Given entries:
= = = = =
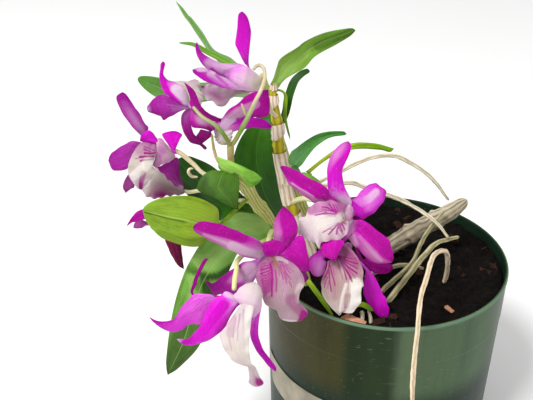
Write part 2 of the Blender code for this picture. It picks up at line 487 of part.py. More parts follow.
= = = = =
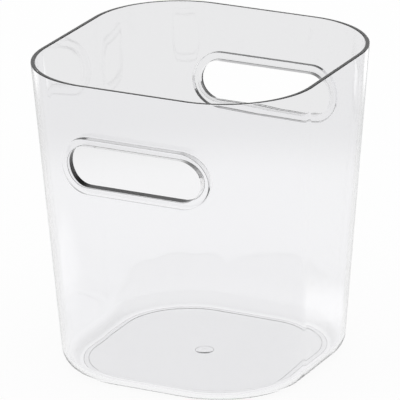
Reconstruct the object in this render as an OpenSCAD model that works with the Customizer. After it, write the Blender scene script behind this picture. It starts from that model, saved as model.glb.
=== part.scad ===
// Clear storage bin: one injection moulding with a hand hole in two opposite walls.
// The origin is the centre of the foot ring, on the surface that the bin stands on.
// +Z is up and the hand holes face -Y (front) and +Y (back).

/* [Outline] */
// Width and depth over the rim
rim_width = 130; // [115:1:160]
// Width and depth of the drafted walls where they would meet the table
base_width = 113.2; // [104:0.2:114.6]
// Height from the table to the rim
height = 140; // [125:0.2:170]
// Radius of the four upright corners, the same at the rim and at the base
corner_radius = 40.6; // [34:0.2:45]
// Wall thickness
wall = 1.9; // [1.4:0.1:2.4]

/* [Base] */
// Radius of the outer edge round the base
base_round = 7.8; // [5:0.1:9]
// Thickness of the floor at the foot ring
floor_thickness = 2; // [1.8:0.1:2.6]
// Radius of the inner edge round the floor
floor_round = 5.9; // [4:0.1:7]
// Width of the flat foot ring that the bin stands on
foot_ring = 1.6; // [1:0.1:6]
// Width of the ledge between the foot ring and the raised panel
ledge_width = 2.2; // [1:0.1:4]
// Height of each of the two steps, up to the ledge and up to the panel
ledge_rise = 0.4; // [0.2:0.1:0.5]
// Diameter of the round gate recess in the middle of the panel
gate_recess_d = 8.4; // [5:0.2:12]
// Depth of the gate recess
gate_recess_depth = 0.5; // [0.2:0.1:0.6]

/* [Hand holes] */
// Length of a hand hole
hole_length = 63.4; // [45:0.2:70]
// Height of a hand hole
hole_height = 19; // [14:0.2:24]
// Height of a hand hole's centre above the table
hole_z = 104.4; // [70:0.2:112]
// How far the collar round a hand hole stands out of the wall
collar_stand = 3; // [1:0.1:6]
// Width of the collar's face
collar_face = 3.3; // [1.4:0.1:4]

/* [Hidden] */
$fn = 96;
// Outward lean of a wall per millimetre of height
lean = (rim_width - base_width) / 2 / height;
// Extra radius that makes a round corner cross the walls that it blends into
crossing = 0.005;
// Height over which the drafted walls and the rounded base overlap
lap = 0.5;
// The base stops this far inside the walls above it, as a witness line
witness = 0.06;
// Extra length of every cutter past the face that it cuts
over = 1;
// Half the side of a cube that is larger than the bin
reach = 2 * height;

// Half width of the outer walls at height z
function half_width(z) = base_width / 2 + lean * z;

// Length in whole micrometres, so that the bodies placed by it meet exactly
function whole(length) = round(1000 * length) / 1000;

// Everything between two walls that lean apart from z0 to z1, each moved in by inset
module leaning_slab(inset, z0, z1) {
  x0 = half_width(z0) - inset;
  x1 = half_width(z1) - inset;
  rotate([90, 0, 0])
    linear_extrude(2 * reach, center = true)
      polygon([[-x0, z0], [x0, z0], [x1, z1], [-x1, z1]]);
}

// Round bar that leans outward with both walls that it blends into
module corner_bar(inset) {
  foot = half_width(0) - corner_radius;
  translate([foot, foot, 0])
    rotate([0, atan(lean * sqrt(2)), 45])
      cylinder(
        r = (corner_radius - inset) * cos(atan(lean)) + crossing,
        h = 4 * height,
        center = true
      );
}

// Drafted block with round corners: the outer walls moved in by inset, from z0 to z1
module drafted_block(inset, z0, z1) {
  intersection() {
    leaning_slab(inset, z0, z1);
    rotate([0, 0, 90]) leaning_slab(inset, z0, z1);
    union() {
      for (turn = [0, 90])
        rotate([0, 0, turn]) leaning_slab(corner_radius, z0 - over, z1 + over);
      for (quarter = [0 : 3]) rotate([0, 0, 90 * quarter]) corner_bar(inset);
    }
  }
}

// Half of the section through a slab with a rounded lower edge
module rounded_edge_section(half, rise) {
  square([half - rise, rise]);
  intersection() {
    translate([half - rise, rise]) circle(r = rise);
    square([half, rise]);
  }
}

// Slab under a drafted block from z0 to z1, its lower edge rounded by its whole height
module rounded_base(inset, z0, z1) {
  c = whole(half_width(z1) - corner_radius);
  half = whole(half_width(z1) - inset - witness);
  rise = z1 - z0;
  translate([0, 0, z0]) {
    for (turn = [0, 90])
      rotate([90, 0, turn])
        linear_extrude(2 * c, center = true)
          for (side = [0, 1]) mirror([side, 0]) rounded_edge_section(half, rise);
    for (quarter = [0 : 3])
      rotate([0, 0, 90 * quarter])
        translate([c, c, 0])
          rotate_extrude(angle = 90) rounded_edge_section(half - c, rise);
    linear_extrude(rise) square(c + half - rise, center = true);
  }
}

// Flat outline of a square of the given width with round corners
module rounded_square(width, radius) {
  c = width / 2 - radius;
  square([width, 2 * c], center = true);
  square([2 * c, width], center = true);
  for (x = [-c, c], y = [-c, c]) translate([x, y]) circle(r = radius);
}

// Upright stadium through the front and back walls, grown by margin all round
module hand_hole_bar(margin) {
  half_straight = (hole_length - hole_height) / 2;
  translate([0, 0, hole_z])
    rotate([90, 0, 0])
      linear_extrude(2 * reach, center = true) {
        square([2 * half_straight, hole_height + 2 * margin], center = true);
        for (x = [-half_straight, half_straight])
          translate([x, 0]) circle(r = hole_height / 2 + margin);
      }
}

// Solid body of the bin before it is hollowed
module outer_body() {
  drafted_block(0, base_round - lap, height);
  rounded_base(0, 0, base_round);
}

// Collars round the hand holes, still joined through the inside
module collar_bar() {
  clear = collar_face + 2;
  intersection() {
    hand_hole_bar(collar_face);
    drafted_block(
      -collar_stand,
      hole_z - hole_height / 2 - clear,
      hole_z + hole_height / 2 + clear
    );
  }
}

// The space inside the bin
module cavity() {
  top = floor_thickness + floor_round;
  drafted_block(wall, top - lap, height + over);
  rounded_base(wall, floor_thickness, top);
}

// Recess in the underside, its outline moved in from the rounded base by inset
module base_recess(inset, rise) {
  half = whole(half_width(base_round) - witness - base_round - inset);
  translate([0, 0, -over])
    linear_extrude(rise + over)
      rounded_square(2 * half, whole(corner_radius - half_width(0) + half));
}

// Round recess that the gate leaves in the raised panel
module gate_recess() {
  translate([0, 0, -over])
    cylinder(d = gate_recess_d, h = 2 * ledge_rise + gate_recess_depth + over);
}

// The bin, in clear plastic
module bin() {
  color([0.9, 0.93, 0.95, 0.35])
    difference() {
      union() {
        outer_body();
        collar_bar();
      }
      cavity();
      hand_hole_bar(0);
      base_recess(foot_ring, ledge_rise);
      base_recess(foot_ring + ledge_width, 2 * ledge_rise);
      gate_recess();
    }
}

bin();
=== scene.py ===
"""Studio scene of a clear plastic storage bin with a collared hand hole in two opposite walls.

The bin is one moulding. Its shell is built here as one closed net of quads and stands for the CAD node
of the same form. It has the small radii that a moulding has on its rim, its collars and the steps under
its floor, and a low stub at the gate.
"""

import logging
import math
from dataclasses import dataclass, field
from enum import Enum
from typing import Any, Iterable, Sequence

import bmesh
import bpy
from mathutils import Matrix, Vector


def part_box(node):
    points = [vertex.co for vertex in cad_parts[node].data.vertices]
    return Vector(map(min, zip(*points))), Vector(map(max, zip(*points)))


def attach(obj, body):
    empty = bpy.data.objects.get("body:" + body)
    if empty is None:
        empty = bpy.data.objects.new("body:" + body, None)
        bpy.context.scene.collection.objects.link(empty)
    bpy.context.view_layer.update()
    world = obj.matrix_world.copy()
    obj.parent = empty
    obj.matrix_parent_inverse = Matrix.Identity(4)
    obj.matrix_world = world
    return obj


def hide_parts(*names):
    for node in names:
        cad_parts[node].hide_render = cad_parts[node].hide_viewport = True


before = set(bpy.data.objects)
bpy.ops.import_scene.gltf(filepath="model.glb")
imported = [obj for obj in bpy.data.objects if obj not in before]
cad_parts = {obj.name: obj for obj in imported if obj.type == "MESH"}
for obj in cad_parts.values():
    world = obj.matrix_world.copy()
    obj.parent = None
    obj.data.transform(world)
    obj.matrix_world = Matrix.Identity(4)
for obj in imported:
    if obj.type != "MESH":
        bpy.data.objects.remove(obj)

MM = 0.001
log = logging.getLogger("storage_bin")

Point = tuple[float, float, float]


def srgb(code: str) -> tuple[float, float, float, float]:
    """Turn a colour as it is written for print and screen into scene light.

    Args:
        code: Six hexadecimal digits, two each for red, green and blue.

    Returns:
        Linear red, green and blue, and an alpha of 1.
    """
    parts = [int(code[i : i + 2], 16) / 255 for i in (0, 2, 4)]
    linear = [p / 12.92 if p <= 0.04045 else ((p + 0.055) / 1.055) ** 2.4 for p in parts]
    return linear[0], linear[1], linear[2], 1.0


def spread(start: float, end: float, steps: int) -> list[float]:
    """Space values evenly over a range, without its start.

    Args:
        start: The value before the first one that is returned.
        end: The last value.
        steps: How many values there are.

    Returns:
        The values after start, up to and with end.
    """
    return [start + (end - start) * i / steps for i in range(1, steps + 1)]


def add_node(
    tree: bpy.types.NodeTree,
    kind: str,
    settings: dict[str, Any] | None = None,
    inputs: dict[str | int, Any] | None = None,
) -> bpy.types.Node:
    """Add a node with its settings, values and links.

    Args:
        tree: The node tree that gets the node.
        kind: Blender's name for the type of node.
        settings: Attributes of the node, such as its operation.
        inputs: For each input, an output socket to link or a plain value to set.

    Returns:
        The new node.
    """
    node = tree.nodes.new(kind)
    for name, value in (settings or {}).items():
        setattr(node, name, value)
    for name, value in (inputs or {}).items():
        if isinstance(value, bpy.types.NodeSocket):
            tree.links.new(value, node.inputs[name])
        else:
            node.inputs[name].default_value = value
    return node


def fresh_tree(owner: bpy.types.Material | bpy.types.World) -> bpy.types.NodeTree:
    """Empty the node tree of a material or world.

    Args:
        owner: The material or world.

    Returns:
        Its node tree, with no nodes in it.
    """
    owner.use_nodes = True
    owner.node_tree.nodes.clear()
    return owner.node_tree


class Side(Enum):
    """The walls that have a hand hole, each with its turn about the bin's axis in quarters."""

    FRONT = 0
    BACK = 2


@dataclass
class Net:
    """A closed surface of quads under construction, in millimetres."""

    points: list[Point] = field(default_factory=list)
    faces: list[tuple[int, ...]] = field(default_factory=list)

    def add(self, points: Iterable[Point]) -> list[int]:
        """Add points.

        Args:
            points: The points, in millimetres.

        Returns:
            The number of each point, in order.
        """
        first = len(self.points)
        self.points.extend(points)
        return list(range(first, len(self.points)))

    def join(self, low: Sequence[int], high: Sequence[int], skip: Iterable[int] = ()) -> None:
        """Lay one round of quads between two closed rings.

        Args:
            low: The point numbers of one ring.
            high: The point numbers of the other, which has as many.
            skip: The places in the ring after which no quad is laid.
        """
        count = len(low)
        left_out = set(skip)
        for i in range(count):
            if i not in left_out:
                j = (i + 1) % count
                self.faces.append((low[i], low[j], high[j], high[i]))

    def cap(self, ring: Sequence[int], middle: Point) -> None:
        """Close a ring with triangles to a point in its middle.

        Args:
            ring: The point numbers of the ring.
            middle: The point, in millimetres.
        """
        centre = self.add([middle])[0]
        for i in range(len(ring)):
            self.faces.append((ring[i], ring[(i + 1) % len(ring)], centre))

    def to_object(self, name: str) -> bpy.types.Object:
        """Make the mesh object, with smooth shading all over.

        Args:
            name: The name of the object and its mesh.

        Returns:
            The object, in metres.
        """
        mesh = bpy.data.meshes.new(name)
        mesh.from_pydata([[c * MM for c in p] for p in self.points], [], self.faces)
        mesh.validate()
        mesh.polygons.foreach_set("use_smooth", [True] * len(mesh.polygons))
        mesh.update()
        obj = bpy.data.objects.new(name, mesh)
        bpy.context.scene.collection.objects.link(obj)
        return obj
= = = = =
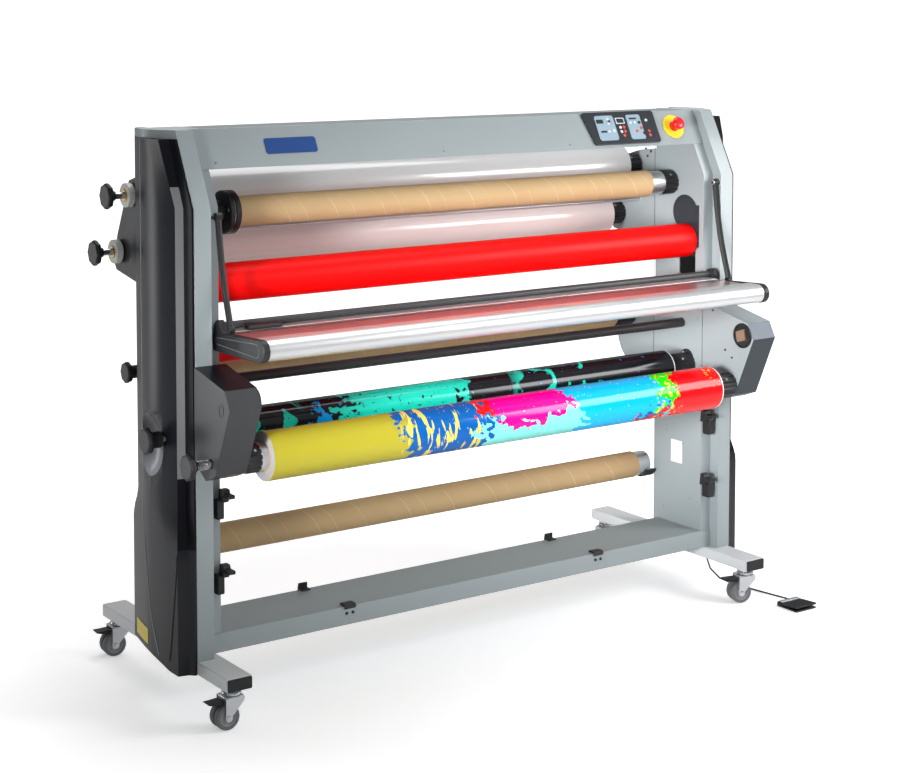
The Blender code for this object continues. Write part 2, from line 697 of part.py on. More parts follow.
= = = = =
What you will do:
Return each line in the records that holds the string "context".

Exercise answer:
        bpy.context.scene.collection.objects.link(empty)
    bpy.context.view_layer.update()
        bpy.context.scene.collection.objects.link(obj)